§ WRITTEN INSTRUCTION:
Answer with one number: the count of lines in this material that hold the word "caption".

** begin DATA FOR THIS EXERCISE **

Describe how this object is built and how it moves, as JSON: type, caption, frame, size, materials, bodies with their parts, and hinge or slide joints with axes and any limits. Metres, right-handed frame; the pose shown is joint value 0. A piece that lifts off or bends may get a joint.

** end DATA FOR THIS EXERCISE **
** begin DATA FOR THIS EXERCISE **

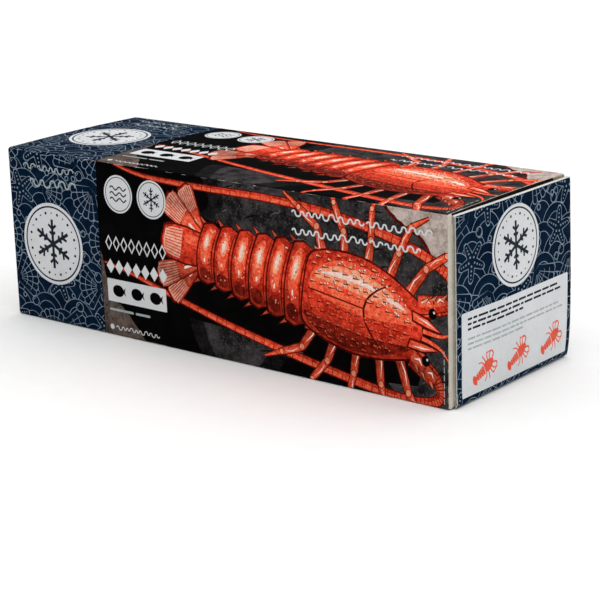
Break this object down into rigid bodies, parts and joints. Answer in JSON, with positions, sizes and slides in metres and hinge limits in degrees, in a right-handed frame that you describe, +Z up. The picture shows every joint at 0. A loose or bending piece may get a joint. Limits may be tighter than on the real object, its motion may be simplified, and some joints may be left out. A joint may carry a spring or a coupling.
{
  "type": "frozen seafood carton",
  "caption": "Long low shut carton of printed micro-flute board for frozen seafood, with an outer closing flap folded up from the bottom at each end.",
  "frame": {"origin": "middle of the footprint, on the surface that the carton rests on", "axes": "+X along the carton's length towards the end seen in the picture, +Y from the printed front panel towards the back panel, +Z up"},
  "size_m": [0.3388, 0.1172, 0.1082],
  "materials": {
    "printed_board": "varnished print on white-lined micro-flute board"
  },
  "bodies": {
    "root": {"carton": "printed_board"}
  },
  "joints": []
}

** end DATA FOR THIS EXERCISE **

§ ANSWER:
2